Exercise goal: Transcribe, exactly as they appear, the line that contains "Continue the three.js", the line that contains "skin[near][:, 1], rcond=None)[0]", and every line in between, and nothing else.

The input:

>> BEGIN

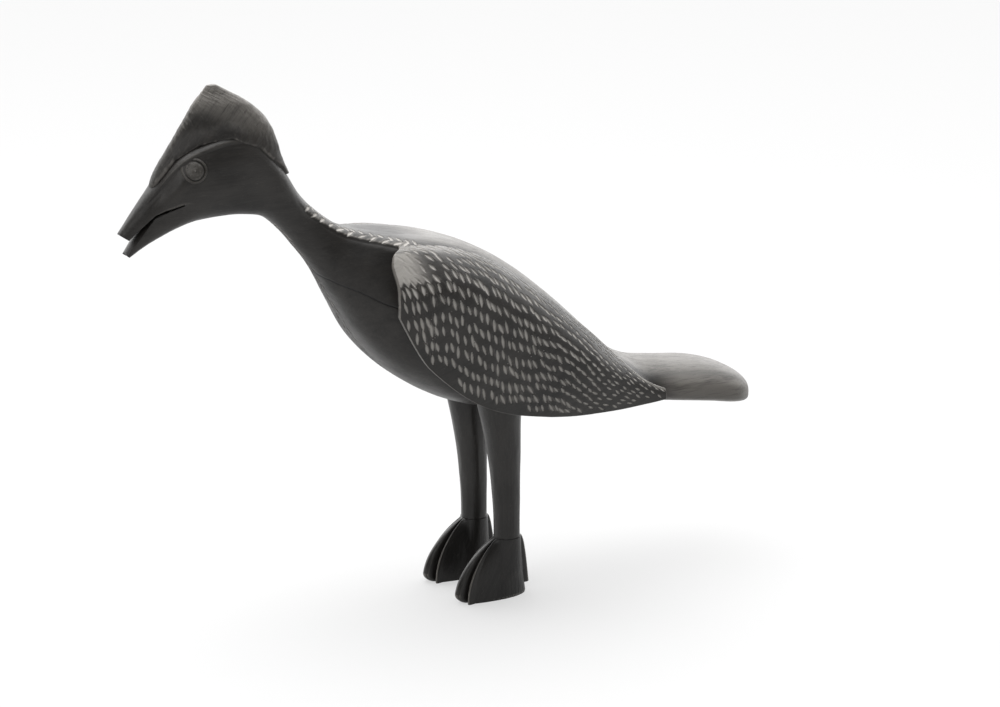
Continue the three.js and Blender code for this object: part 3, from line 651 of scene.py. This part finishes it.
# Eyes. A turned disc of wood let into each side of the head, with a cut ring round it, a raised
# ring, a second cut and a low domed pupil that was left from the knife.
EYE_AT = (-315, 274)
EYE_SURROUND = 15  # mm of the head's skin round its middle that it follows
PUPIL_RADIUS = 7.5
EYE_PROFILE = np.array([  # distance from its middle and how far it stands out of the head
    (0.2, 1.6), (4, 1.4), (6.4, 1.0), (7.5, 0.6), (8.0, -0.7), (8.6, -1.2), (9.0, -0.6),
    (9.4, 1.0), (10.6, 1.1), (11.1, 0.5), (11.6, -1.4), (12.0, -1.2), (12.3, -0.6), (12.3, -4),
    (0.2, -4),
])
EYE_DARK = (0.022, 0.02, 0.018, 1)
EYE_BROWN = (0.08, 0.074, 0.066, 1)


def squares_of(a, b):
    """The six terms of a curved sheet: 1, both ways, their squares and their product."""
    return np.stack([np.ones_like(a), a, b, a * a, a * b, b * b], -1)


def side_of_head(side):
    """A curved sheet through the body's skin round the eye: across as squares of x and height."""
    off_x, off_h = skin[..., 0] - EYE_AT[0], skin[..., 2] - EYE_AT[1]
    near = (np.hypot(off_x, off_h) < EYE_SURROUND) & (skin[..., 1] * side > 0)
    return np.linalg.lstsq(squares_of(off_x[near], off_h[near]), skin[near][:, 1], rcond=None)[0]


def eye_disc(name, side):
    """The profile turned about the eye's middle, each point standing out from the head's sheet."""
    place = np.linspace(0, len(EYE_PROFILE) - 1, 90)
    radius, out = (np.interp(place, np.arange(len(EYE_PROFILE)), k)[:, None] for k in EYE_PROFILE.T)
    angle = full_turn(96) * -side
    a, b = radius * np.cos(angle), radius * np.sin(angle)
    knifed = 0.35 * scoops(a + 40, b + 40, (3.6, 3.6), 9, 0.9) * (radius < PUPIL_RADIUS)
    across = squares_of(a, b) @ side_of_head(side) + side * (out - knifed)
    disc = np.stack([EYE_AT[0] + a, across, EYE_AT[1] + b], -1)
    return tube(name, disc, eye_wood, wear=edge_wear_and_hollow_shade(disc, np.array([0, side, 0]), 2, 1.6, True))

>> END
>> BEGIN

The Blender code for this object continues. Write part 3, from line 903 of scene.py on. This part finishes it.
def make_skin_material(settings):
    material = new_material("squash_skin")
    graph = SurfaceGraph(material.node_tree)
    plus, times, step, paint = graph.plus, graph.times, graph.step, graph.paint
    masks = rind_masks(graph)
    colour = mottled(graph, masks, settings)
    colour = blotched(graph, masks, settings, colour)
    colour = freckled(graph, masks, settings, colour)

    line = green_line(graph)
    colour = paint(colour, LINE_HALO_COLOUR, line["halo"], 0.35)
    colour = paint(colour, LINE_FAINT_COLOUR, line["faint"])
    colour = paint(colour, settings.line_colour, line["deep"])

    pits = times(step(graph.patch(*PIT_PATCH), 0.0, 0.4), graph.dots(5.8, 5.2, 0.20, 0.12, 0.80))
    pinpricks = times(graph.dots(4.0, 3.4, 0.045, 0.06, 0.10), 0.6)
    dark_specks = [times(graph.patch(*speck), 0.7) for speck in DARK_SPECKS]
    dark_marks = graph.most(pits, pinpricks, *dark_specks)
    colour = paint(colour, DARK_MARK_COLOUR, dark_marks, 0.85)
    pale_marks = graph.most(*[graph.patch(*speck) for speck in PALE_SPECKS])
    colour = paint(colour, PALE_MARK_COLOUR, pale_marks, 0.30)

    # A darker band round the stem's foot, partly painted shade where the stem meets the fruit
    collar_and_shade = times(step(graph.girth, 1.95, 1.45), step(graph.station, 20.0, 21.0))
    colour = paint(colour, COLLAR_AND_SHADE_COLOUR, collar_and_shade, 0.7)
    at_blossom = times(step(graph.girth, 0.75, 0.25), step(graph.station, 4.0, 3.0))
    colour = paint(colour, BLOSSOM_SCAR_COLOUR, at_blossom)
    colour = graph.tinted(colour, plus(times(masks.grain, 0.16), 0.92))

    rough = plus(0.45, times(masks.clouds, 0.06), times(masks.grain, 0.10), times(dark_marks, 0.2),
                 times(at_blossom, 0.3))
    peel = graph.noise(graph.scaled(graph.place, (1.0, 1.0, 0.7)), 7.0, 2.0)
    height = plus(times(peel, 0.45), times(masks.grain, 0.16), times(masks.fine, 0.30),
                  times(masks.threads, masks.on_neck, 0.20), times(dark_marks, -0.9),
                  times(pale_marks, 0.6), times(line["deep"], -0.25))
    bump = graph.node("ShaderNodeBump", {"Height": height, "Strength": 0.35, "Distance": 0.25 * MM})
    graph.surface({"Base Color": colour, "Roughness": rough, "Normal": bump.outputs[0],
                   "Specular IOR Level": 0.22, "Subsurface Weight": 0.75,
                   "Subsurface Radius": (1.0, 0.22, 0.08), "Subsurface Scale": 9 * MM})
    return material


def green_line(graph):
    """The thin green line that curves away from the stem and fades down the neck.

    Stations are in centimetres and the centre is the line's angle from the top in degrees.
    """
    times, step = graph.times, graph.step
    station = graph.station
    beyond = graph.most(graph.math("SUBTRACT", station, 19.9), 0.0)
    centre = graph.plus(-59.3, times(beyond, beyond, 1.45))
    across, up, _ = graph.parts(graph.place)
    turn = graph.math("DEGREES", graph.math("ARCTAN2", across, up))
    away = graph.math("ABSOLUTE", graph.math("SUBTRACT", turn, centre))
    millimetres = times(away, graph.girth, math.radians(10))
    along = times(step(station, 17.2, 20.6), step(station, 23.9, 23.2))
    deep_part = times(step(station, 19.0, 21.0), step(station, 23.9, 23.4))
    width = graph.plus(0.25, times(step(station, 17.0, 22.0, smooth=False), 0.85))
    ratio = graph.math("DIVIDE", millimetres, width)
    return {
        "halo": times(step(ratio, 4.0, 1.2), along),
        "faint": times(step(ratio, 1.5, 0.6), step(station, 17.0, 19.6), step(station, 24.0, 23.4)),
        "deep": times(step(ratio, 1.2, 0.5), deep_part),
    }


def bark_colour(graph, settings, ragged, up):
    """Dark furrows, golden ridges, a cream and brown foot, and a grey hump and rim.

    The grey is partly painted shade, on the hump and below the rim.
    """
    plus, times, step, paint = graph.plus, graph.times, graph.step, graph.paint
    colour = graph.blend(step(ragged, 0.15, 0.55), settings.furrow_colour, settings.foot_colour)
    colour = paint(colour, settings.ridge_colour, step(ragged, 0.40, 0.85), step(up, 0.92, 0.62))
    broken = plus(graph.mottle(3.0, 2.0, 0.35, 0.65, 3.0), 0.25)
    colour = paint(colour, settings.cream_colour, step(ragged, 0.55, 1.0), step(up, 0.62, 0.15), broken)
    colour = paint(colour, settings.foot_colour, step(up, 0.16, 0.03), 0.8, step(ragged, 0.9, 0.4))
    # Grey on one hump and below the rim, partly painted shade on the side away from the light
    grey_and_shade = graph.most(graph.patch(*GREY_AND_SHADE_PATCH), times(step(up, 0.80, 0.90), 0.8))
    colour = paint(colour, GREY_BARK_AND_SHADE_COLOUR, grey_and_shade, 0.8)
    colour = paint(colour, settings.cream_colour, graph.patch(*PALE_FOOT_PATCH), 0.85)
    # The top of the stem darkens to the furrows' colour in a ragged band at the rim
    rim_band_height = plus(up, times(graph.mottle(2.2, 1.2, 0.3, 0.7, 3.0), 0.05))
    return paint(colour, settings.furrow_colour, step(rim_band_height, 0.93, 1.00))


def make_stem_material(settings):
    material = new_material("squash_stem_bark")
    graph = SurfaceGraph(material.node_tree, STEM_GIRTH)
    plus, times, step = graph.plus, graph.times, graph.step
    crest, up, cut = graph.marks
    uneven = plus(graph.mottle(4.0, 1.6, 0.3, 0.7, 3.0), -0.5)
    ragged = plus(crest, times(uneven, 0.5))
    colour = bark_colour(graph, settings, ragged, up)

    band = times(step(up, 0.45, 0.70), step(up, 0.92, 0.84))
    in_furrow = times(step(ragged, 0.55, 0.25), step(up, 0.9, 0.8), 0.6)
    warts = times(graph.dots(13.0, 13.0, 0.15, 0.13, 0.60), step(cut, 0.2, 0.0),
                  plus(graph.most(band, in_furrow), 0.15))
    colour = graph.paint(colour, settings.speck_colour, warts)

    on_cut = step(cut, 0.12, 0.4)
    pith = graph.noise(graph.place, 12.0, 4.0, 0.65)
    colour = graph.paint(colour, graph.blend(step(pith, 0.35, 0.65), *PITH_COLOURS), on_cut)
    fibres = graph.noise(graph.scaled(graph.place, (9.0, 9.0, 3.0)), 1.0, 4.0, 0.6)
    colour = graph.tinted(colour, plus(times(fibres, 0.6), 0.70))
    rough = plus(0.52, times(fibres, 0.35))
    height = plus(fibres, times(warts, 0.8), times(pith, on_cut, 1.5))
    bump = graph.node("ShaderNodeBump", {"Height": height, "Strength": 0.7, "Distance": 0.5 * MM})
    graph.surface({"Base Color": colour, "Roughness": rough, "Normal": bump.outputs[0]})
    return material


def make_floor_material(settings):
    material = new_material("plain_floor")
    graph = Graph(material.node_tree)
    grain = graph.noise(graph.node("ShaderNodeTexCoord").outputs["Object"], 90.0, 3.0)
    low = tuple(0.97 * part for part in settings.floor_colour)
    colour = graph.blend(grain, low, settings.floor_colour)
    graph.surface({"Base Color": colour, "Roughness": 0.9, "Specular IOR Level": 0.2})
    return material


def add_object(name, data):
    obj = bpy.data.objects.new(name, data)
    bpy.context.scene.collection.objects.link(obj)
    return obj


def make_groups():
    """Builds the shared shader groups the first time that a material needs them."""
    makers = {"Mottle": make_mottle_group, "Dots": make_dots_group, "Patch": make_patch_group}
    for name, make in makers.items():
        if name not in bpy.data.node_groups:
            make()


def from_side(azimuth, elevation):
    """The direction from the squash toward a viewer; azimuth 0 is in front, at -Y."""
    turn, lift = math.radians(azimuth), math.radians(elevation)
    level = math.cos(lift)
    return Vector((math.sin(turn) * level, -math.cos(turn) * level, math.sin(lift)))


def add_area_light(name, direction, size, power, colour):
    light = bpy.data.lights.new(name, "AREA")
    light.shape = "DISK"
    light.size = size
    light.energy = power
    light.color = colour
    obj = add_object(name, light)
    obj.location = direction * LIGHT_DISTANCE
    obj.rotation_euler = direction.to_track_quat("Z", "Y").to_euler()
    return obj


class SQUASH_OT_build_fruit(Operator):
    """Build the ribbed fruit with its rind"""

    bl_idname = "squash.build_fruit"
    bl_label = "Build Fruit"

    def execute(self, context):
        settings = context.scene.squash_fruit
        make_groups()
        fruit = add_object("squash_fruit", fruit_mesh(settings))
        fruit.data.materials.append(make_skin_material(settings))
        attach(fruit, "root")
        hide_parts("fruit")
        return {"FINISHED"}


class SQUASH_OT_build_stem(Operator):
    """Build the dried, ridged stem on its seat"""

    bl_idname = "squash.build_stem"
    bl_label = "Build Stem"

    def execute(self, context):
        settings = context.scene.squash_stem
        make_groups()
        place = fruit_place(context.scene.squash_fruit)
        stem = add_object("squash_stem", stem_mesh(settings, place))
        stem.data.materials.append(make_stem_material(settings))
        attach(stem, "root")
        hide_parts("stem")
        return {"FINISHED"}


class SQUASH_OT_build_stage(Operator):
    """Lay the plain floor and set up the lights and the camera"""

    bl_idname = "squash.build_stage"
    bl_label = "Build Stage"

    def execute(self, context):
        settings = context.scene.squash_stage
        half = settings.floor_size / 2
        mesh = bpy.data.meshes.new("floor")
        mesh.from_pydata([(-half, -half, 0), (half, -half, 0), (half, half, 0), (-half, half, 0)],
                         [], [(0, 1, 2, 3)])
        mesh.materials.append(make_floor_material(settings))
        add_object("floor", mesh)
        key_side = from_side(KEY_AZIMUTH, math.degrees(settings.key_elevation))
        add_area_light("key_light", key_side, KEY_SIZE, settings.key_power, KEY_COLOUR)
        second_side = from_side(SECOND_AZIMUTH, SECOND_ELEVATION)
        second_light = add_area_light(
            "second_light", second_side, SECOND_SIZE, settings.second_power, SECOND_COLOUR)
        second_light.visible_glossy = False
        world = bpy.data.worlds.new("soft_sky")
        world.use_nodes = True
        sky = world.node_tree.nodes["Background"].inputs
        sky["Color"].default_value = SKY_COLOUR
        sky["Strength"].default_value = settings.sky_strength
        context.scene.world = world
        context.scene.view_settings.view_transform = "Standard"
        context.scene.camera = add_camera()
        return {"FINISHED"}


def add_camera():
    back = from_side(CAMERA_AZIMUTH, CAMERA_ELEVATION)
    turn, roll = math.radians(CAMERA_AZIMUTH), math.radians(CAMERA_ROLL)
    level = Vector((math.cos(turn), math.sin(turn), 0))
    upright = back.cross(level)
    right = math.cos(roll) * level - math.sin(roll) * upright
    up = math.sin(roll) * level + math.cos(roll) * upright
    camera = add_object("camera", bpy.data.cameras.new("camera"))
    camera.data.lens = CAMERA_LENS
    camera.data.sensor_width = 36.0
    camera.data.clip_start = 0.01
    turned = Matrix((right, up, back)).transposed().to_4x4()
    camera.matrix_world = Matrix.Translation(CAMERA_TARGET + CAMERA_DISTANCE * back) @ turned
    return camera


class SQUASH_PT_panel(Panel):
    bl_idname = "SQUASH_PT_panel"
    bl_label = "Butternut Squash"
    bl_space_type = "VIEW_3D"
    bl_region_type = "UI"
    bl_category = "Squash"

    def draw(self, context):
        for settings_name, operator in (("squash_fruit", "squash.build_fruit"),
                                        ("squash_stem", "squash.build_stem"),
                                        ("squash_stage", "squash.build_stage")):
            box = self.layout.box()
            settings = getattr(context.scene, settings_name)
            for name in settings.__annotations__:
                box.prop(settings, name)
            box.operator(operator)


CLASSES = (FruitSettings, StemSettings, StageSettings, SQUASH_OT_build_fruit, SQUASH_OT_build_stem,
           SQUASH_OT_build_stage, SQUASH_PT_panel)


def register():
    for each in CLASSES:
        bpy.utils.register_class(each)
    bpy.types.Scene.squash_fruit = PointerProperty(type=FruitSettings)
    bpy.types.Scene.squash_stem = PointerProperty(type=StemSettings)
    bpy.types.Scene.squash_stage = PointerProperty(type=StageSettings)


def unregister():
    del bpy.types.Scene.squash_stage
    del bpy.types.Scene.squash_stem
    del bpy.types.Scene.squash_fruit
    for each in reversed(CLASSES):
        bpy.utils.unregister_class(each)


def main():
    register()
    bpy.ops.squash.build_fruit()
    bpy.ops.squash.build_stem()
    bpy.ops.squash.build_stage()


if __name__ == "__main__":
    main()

>> END

Completed task:
Continue the three.js and Blender code for this object: part 3, from line 651 of scene.py. This part finishes it.
# Eyes. A turned disc of wood let into each side of the head, with a cut ring round it, a raised
# ring, a second cut and a low domed pupil that was left from the knife.
EYE_AT = (-315, 274)
EYE_SURROUND = 15  # mm of the head's skin round its middle that it follows
PUPIL_RADIUS = 7.5
EYE_PROFILE = np.array([  # distance from its middle and how far it stands out of the head
    (0.2, 1.6), (4, 1.4), (6.4, 1.0), (7.5, 0.6), (8.0, -0.7), (8.6, -1.2), (9.0, -0.6),
    (9.4, 1.0), (10.6, 1.1), (11.1, 0.5), (11.6, -1.4), (12.0, -1.2), (12.3, -0.6), (12.3, -4),
    (0.2, -4),
])
EYE_DARK = (0.022, 0.02, 0.018, 1)
EYE_BROWN = (0.08, 0.074, 0.066, 1)


def squares_of(a, b):
    """The six terms of a curved sheet: 1, both ways, their squares and their product."""
    return np.stack([np.ones_like(a), a, b, a * a, a * b, b * b], -1)


def side_of_head(side):
    """A curved sheet through the body's skin round the eye: across as squares of x and height."""
    off_x, off_h = skin[..., 0] - EYE_AT[0], skin[..., 2] - EYE_AT[1]
    near = (np.hypot(off_x, off_h) < EYE_SURROUND) & (skin[..., 1] * side > 0)
    return np.linalg.lstsq(squares_of(off_x[near], off_h[near]), skin[near][:, 1], rcond=None)[0]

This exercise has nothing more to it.